Simple and Complex Conflicts
Simple conflicts are usually internal and characterization. Complex conflicts are external and plot.
Conflict must be personalized to the character. A vague/general motivating force will result in a vague/generalized plot. Being more specific will increase the emotional impact of your story.
When developing a backstory, find the motivating incidents that shaped the character. These will flesh out their:
• Belief System – faith, opinions, philosophies, convictions, worldview, and ideals.
• Values – What is important to them. Wisdom, skill, simplicity, reputation, order, independence, honour, freedom, and discipline.
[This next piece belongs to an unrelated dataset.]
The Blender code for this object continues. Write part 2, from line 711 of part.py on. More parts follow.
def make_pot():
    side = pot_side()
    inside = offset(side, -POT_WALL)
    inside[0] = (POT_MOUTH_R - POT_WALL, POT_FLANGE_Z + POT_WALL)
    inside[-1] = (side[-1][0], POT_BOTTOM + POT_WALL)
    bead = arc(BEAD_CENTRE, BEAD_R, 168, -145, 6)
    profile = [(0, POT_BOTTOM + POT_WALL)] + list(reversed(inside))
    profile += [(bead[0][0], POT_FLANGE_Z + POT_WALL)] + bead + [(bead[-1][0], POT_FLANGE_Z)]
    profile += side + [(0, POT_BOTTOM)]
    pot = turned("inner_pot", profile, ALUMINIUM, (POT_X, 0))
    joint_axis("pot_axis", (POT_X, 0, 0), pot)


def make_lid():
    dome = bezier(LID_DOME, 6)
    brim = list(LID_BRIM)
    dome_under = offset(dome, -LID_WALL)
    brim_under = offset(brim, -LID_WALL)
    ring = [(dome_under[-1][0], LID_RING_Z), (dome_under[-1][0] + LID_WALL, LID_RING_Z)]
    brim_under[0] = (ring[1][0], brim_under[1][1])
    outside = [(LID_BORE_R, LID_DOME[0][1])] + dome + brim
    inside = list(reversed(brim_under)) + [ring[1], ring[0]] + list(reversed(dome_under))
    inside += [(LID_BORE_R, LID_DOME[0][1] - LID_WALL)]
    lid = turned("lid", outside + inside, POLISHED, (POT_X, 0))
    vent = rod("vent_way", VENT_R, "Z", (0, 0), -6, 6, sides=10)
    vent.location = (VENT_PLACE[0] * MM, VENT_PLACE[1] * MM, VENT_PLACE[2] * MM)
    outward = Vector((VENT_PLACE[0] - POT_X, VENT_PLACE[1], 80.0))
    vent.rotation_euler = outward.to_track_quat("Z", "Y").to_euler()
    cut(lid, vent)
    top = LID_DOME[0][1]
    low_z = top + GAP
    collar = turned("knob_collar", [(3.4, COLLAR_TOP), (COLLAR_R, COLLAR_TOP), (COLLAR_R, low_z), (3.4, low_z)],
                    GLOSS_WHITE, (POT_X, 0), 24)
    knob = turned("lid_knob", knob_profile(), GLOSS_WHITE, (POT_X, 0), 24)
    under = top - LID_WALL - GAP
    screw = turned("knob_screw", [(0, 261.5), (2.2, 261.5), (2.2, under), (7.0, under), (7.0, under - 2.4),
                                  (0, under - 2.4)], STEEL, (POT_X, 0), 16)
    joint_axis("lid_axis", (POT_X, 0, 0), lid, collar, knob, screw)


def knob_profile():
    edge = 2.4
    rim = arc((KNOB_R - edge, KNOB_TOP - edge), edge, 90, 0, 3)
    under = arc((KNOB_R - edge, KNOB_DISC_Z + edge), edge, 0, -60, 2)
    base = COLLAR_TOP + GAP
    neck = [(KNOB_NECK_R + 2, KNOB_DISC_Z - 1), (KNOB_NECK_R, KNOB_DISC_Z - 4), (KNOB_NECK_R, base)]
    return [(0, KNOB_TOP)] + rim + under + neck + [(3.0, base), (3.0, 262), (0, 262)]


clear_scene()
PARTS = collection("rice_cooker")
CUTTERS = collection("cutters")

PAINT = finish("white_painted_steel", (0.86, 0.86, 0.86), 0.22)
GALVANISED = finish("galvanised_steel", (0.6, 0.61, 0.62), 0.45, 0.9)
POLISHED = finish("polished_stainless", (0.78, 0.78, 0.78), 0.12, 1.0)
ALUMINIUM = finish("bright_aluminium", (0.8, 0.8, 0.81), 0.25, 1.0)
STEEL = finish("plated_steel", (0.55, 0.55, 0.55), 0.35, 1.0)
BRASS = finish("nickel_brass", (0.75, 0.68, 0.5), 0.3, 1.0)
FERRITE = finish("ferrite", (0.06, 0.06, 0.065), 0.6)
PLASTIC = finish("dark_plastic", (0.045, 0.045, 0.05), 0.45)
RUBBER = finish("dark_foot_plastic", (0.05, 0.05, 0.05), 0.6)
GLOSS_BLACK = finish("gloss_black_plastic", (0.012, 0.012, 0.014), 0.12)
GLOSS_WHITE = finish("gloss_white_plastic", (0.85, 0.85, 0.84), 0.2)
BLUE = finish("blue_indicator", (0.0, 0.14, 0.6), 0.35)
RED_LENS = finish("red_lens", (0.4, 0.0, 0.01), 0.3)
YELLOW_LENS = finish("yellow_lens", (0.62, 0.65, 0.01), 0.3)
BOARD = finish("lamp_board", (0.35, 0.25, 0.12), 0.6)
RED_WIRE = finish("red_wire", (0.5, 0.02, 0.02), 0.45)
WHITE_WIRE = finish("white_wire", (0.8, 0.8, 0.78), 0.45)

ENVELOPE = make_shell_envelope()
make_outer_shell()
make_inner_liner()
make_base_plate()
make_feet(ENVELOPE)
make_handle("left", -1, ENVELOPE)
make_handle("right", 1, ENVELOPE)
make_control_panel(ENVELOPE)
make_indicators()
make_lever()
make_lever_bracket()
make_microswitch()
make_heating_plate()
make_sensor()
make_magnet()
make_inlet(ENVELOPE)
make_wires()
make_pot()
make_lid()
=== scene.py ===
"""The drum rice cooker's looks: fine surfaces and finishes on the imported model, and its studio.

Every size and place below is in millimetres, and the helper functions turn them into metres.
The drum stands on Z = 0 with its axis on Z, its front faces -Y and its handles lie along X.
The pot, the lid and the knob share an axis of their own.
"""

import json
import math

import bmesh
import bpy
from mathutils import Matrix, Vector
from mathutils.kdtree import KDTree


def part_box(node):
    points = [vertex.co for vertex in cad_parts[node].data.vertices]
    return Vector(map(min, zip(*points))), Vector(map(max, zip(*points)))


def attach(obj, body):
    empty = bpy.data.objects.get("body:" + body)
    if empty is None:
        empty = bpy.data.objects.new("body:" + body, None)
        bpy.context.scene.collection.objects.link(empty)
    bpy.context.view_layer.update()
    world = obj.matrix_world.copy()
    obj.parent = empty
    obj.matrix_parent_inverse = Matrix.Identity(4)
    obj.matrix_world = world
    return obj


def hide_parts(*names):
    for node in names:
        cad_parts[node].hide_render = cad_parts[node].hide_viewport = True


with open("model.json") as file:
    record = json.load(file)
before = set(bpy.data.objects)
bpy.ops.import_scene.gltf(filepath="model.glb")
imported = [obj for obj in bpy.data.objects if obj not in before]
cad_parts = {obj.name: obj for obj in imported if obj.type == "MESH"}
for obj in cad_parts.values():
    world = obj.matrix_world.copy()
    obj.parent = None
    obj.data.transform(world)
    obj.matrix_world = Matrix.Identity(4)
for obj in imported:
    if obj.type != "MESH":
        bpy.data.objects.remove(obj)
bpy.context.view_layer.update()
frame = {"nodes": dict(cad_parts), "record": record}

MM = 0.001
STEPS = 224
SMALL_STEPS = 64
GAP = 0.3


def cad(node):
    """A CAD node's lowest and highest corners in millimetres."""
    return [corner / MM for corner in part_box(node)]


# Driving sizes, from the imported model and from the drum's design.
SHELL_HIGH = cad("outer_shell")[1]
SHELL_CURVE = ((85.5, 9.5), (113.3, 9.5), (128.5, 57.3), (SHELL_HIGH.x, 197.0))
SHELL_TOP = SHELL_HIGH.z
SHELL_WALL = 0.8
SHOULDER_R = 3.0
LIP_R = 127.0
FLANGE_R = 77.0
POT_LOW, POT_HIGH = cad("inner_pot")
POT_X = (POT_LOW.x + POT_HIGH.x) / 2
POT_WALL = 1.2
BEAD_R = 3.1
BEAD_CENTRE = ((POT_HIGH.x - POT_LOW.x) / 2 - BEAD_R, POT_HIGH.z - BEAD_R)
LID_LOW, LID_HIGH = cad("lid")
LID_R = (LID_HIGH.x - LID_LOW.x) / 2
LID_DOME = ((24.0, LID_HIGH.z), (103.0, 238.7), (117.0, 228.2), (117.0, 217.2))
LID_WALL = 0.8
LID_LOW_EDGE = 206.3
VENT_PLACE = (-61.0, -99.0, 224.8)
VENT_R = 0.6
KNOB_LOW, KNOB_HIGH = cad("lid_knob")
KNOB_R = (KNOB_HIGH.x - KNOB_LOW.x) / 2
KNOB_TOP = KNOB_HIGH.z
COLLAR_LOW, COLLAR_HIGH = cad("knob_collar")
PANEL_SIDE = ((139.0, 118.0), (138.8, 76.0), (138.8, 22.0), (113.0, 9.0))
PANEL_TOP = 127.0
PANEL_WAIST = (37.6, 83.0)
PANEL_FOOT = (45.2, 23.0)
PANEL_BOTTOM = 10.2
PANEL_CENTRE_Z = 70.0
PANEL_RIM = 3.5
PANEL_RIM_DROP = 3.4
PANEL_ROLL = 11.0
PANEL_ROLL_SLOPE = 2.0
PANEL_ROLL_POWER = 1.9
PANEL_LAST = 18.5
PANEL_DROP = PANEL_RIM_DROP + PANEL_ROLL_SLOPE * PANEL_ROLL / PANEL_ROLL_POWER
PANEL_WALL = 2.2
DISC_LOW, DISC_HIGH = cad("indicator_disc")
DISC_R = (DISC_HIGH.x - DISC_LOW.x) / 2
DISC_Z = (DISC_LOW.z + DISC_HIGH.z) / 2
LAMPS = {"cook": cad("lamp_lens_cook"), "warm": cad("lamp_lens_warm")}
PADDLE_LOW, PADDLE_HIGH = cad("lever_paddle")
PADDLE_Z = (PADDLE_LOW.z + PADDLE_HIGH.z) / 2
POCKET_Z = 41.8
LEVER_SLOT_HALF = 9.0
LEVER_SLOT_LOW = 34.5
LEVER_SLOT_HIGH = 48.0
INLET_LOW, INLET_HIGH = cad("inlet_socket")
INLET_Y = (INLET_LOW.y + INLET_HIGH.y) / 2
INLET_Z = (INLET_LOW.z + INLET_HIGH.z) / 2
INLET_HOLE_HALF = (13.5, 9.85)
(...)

• Family and Friends – Develop the family and friends that build the character you want.
• Fears and Phobias – Almost everyone has a fear of some kind. Phobias cause use to avoid situations where they would have to be met.
• Prime Motivating Incident – The is what starts the character moving in the first scene.
It is important to keep your character’s backstory in mind as you write the story. Spoon-feed backstory to the reader, don’t dump it in big chunks.
Based on Writing with Emotion, Tension, & Conflict by Cheryl St. John, Writers Digest Books, F+W Media, Inc Blue Ash, Ohio 45242, 2013
|Posted by LEKokko on February 12, 2017 at 10:10 AM||comments (0)|
Chapter 1 Defining Conflict
There are two kinds of conflict: internal and external. I think these are self-explanatory as to what they are.
So, what is Conflict?
Conflict is anything that hinders the hero or protagonist from obtaining his/her goals. No conflict = No story. To have a conflict, there must be a clear goal. We are often shown characters before conflict arises, this makes us care for them. In order for conflict to matter, we have to care.
Conflict is relative.
What is a conflict for one character may not be for another? To have a conflict, the character must have a believable goal. The goal must fit into one of three categories:
• Possession of something
• Relief from something
• Revenge for something
The goal must be specific and simple enough to be stated in a single sentence. We must throw obstacles in our character’s way. It can be difficult to do this, we tend to want to help our characters. But if they do not face problems, they cannot grow. In order for the reader to root for the protagonist, they have to earn their happy ending.
The different characters should face different conflicts. But in every case, they must be put into a position where they cannot retreat back to their normal life. Each obstacle should build more empathy for the character. Each problem should make sense, and still keep the protagonist moving toward his goal.
Conflict is intolerable.
Conflicts should be such that the character cannot just ignore them, he must be forced to act.
Conflict is not delayed.
We may use incidences that frustrate our character to make a situation more real. But these are not conflicts. Examples of incidences are:
• The protagonist cannot find an object or person
• Falls into mud
• Can’t find their keys
• Misses a needed ride
• Arrive after an event
Conflict is not anger, bickering, or foot stomping.
The key here is the argument and bickering must stem from believable motivation. If not the character will be shallow (okay for the antagonist but the protagonist).
Conflict is not the characters fighting with each other. It’s them fighting with themselves.
Disagreements stem from misunderstandings. Adults can usually resolve these by discussion. Conflict must be deeper than that. Now a misunderstanding can flower into something more. When a character is angry, it is usually with themselves or an unresolved issue – dig deeper.
When a character is forced to change some response foreign to his nature, there in internal conflict. If he knows he must act one way, but his instincts tell him differently, you create a three-dimensional character.
The more the conflict is built into your character, the easier the story will be to write. Conflict should be based on the character’s goals, backstory, and internal conflicts. Feelings must be part of conflict because the story is feelings.
Not all conflict is earth-shattering. Sometimes the character IS the conflict (internal). Do not create perfect characters with no flaws. What the character is doing is not as important as why they are doing it. What’s happening is not as important as how he reacts to what’s happening.
Starting your story.
Start at the point of change. There are two schools of thought:
• Start where we see the main character in his normal world first.
• Another says to start in mid-scene at a point of change, using dialogue. This is a faster pace
I prefer the first.
Exercise: Watch a movie, and look for differences between conflict and delay. Determine the main character’s goal. What are the obstacles that keep her from reaching that goal?
An example is given in the book:
Three characters, attempting to rob a house of a blind man, try to escape with their lives.
Obstacles were locked doors, being shot, and chased by a mean dog. (page 20).
Cheryl St. John, Writing with Emotion, Tension, and Conflict, Writers Digest Books, Blue Ash Ohio.